**What the exercise asks**
Copy out all lines that hold "Write".

**Record excerpts**
+ + +

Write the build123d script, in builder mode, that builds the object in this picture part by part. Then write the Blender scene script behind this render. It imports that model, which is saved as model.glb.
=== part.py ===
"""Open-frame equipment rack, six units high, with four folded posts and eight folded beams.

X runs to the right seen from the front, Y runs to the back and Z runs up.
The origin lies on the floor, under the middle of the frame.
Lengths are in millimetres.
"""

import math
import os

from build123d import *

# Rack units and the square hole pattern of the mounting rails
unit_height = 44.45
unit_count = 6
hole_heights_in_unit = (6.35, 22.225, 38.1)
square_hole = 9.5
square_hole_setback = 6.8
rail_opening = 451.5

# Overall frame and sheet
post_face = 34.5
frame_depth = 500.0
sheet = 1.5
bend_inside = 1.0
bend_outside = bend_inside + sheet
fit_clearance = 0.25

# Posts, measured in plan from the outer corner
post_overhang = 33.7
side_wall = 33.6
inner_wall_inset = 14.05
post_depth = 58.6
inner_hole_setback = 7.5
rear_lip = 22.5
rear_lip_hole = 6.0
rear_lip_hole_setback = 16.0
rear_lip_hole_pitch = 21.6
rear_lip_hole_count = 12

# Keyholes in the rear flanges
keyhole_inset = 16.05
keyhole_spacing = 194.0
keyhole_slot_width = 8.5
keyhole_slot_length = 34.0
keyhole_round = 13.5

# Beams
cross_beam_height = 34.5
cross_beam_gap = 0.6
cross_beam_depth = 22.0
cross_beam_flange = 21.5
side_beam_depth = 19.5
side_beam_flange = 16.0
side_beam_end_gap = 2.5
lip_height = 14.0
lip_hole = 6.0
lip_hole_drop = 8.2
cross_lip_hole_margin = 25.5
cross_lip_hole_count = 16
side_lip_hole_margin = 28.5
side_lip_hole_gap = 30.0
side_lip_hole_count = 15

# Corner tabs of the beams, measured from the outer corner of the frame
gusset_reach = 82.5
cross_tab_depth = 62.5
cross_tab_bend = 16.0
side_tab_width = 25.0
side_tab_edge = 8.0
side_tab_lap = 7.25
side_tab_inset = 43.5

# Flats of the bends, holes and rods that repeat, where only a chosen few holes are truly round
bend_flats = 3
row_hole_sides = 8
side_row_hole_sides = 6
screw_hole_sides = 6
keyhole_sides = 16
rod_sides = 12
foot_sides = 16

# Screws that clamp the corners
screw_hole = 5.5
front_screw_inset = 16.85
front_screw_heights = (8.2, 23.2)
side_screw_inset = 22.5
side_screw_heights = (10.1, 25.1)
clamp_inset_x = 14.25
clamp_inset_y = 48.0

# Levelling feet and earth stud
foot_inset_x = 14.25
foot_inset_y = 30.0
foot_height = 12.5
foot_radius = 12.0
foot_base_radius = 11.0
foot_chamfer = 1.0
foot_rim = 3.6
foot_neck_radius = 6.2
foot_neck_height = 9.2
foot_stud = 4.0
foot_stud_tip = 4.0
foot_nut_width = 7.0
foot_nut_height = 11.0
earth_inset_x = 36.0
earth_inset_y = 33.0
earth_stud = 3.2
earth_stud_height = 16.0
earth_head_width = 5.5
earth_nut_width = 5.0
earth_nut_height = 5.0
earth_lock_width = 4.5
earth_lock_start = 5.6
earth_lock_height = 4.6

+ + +

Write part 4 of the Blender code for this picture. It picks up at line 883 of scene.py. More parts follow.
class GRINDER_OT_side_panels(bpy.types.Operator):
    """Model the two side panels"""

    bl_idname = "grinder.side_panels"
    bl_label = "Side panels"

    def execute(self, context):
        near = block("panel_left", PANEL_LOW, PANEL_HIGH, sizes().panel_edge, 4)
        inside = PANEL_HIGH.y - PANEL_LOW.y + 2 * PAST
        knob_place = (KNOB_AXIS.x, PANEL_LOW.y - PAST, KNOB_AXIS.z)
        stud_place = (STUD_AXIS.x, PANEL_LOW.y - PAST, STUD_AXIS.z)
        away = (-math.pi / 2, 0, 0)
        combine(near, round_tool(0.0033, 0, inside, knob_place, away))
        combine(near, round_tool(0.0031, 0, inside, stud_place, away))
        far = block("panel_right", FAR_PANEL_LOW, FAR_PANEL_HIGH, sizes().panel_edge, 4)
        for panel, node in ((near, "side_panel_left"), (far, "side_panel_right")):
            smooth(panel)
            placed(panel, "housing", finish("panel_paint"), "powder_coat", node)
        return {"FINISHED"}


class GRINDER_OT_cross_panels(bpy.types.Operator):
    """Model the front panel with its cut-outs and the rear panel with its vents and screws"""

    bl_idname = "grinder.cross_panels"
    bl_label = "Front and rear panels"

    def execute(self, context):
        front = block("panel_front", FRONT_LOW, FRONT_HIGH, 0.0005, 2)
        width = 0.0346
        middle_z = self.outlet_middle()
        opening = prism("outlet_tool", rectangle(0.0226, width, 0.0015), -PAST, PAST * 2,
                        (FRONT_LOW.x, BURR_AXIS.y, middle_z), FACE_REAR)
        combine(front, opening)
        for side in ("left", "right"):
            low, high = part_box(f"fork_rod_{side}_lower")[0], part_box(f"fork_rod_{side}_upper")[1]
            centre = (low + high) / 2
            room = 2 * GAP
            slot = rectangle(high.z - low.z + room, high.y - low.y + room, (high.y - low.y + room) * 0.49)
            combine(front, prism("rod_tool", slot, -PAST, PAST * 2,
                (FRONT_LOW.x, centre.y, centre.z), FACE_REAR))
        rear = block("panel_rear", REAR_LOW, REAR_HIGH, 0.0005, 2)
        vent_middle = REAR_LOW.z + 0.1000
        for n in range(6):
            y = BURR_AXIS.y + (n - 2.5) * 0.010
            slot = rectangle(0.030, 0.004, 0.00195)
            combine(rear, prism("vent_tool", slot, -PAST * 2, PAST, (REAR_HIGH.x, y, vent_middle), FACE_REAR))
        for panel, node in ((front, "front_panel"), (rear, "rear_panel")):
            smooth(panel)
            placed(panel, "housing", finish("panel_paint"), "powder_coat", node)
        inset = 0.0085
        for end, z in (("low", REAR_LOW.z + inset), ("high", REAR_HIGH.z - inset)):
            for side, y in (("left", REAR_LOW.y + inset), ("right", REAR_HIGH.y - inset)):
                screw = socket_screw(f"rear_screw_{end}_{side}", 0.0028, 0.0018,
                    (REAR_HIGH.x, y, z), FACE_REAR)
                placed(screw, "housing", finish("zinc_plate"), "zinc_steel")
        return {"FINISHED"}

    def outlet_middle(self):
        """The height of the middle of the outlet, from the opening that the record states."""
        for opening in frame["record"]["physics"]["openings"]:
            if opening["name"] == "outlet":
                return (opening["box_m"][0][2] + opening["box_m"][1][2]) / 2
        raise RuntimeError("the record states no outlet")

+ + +

**Task output**
Write the build123d script, in builder mode, that builds the object in this picture part by part. Then write the Blender scene script behind this render. It imports that model, which is saved as model.glb.
Write part 4 of the Blender code for this picture. It picks up at line 883 of scene.py. More parts follow.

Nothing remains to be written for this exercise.